● **SUPPLIED DATA**:
------------

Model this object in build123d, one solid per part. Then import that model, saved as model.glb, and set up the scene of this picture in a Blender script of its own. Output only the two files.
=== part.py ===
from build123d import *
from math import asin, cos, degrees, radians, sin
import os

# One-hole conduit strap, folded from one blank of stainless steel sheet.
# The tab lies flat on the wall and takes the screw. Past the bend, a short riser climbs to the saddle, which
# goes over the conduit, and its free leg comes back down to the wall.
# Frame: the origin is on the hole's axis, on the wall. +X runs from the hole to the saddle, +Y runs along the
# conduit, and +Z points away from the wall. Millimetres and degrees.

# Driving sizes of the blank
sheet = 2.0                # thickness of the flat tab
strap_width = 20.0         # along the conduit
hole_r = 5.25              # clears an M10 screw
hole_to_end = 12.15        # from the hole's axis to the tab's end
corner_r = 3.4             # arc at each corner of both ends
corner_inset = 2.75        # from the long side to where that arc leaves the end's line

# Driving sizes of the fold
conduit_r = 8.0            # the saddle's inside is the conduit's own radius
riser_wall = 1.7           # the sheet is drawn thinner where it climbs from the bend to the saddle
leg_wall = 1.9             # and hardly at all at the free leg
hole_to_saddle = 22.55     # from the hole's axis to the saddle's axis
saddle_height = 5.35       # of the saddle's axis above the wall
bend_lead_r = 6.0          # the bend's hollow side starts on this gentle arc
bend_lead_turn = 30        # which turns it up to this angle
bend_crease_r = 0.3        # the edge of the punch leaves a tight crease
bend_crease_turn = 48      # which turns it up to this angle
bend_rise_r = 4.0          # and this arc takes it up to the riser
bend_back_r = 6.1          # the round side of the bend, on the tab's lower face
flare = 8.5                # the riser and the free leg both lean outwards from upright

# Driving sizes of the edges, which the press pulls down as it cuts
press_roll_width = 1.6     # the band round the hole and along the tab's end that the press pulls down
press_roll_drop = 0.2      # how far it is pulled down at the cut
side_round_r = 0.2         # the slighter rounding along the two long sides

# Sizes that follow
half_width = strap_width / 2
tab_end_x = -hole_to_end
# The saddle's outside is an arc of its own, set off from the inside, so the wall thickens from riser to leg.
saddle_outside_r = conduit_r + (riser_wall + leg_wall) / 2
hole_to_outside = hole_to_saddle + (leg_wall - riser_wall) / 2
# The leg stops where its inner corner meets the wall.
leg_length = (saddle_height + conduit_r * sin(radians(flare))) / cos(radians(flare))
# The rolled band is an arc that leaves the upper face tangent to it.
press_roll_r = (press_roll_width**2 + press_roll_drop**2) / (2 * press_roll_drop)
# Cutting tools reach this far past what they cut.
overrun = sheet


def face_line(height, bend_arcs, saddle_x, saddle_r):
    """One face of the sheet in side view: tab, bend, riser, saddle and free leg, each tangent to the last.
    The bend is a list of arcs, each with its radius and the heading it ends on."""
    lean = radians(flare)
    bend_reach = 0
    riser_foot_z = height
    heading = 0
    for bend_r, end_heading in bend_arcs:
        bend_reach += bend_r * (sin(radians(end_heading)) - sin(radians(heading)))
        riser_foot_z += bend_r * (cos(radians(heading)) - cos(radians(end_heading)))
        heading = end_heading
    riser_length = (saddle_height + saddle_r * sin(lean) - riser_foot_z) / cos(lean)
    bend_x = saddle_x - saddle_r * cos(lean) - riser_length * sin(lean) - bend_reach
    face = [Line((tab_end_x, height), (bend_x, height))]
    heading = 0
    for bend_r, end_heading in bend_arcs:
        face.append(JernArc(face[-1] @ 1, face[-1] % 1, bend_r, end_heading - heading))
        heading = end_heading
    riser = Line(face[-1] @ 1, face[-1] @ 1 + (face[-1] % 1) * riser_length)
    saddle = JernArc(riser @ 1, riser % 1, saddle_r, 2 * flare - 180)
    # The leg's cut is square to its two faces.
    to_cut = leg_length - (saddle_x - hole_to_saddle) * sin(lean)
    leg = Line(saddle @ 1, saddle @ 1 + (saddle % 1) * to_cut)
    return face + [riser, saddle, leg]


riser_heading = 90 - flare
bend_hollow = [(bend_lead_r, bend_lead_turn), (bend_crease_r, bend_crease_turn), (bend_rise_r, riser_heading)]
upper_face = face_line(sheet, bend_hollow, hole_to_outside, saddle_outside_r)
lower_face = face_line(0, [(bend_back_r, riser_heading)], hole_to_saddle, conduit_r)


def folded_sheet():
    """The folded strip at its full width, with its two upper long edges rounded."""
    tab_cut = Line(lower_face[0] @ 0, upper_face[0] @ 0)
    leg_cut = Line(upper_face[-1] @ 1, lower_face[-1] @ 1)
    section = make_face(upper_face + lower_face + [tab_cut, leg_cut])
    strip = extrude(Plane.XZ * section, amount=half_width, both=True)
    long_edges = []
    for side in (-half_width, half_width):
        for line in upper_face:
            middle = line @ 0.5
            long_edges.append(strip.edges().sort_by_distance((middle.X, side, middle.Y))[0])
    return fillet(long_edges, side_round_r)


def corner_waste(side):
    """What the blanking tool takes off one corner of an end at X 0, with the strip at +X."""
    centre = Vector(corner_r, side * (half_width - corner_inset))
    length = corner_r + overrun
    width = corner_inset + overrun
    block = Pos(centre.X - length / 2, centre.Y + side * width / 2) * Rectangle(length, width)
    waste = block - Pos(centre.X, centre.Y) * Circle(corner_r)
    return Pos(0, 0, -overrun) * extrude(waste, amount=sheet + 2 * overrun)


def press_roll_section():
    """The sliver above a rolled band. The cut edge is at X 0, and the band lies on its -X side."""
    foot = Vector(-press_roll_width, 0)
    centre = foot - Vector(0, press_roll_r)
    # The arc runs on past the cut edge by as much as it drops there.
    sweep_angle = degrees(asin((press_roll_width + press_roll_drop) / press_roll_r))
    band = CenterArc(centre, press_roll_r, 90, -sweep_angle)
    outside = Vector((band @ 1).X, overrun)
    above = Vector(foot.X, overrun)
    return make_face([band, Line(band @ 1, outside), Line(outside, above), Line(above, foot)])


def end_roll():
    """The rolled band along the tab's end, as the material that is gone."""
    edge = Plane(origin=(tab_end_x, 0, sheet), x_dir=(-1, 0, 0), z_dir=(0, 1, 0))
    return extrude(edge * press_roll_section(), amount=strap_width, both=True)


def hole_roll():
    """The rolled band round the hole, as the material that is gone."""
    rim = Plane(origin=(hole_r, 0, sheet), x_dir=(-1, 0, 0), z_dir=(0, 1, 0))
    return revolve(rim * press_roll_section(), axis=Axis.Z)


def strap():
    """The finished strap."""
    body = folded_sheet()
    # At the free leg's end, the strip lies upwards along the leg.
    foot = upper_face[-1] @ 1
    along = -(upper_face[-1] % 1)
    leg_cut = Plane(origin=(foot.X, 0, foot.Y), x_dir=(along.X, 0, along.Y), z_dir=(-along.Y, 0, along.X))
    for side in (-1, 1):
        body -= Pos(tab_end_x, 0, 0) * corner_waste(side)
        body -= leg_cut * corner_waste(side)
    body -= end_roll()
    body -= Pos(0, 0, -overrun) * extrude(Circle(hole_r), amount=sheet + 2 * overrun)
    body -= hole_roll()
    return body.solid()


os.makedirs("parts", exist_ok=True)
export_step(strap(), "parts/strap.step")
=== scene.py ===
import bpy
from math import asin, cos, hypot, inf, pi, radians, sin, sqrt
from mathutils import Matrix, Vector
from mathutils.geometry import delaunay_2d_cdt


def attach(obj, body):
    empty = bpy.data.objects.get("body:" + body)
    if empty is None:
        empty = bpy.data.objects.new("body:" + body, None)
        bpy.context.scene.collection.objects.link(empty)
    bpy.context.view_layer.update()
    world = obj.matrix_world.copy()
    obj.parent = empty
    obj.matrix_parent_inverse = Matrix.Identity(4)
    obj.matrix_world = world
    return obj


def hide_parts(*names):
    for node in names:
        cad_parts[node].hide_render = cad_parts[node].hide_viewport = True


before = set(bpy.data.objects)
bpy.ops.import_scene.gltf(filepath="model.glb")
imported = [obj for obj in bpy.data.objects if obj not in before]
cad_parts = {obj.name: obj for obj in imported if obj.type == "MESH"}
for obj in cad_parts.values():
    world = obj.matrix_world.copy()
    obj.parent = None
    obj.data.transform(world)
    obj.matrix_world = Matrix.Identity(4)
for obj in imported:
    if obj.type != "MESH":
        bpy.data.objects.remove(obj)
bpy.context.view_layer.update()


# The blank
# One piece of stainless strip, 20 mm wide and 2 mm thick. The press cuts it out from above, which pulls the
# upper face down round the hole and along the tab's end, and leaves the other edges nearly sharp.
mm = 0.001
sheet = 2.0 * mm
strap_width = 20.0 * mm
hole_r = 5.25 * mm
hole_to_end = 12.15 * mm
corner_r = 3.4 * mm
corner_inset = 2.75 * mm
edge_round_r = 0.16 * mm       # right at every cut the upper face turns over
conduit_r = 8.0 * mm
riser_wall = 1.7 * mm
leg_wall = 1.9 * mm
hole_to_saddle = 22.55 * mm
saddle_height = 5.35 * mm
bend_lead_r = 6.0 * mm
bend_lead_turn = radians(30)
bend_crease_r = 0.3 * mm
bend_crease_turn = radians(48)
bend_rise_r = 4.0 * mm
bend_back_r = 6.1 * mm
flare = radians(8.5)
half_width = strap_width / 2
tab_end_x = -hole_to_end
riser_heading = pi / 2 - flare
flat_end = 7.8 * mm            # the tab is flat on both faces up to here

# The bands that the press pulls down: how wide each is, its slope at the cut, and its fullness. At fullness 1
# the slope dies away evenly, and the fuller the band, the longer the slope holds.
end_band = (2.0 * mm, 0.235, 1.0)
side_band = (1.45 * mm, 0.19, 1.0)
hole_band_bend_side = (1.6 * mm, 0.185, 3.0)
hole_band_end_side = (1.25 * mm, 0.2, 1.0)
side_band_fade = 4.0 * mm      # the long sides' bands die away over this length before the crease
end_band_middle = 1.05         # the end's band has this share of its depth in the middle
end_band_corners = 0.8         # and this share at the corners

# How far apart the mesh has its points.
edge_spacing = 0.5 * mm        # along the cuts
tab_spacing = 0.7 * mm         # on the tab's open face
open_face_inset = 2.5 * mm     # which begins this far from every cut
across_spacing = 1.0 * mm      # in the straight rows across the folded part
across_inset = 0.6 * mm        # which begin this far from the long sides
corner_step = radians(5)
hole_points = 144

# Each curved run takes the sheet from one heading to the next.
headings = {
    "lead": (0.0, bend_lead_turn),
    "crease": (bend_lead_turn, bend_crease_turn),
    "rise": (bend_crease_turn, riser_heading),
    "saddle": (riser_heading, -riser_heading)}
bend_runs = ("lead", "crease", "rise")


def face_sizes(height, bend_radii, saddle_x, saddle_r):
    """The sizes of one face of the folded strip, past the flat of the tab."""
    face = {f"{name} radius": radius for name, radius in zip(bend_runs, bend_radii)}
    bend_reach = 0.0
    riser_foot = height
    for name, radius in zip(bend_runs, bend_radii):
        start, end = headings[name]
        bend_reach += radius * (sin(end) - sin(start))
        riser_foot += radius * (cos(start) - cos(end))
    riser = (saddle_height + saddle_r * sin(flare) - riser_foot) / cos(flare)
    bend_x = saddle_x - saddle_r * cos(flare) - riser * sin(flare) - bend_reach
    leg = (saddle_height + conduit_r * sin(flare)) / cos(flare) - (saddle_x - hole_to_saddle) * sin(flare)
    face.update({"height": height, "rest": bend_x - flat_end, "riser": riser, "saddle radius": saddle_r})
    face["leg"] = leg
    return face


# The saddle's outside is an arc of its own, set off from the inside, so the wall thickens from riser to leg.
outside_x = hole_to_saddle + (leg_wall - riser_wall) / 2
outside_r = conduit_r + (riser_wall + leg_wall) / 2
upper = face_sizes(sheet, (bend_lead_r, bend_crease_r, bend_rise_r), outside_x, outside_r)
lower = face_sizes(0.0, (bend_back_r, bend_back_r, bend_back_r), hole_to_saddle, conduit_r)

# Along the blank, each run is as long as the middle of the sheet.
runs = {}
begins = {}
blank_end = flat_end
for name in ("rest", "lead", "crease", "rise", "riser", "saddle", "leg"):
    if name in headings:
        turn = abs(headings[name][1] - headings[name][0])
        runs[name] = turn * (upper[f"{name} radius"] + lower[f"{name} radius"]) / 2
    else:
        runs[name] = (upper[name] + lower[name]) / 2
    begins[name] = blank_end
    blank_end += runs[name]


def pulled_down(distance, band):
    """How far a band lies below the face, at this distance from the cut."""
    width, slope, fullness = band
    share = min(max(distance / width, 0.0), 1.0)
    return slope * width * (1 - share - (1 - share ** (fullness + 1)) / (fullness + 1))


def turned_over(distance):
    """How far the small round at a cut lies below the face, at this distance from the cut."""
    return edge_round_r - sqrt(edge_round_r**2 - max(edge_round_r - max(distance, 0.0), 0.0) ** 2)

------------

● **WHAT YOU HAVE TO DO**:
Within the listing above, locate the line containing "body -= Pos(0, 0, -overrun)" and the line containing "before = set(bpy.data.objects)". Reproduce those two lines and all lines between them exactly, with nothing added.

● **EXERCISE SOLUTION**:
    body -= Pos(0, 0, -overrun) * extrude(Circle(hole_r), amount=sheet + 2 * overrun)
    body -= hole_roll()
    return body.solid()


os.makedirs("parts", exist_ok=True)
export_step(strap(), "parts/strap.step")
=== scene.py ===
import bpy
from math import asin, cos, hypot, inf, pi, radians, sin, sqrt
from mathutils import Matrix, Vector
from mathutils.geometry import delaunay_2d_cdt


def attach(obj, body):
    empty = bpy.data.objects.get("body:" + body)
    if empty is None:
        empty = bpy.data.objects.new("body:" + body, None)
        bpy.context.scene.collection.objects.link(empty)
    bpy.context.view_layer.update()
    world = obj.matrix_world.copy()
    obj.parent = empty
    obj.matrix_parent_inverse = Matrix.Identity(4)
    obj.matrix_world = world
    return obj


def hide_parts(*names):
    for node in names:
        cad_parts[node].hide_render = cad_parts[node].hide_viewport = True


before = set(bpy.data.objects)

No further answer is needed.